The donor, who characterizes himself as a moderate, said “there aren’t a lot of things I like” with Perry on policy. But, he added, “you leave with the feeling this guy really knows what he wants to do.”

Perry’s fundraising pace has been hectic, often featuring several private donor events for every public stop. In California, one nighttime meeting with potential donors was held on the run at an aviation terminal in San Diego, shortly after the presidential debate in Simi Valley.

At that first debate, Perry electrified the GOP race with his incendiary rhetoric, calling Social Security a “monstrous lie” and castigating Obama in stark terms. But the next day, at a fundraising dinner hosted by a Los Angeles real estate broker, Perry emphasized his appeal to moderates and his undefeated history in Texas elections, according to a participant.

The frantic schedule continues in coming weeks with major Perry events in California, Florida and the District. Perry has signed up four dozen top fundraisers in the Sunshine State, which will host another debate Thursday.

In Washington, Perry will hold two fundraisers on Sept. 27, one at the Willard and the other at the home of auto dealer Mandell Ouris­man and his wife, Mary, a former ambassador to Barbados. More than 40 co-hosts are listed on invitations to the two events, with donations starting at $1,000.

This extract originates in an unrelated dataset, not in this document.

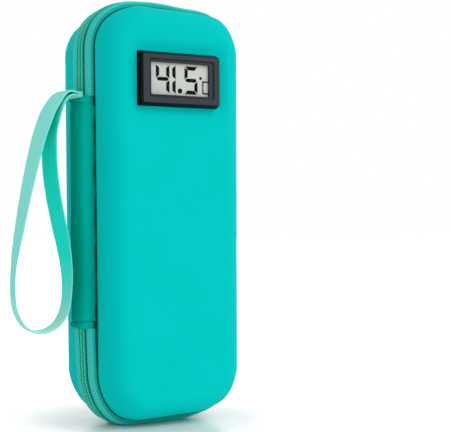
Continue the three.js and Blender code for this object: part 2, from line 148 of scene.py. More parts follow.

Dirk Van Dongen, president of the National Association of Wholesaler-Distributors, who is helping coordinate fundraising for Perry in the nation’s capital, said there is “great enthusiasm” for his candidacy here despite his roots in the West.

“Obviously the East Coast is a different part of the country, and culturally Romney is from this part of the world and Perry is not,” Van Dongen said. “But I think the governor is being warmly received by a very large number of people. What we need is a crisp and clear and definitive contrast in the general election, and Governor Perry provides that.”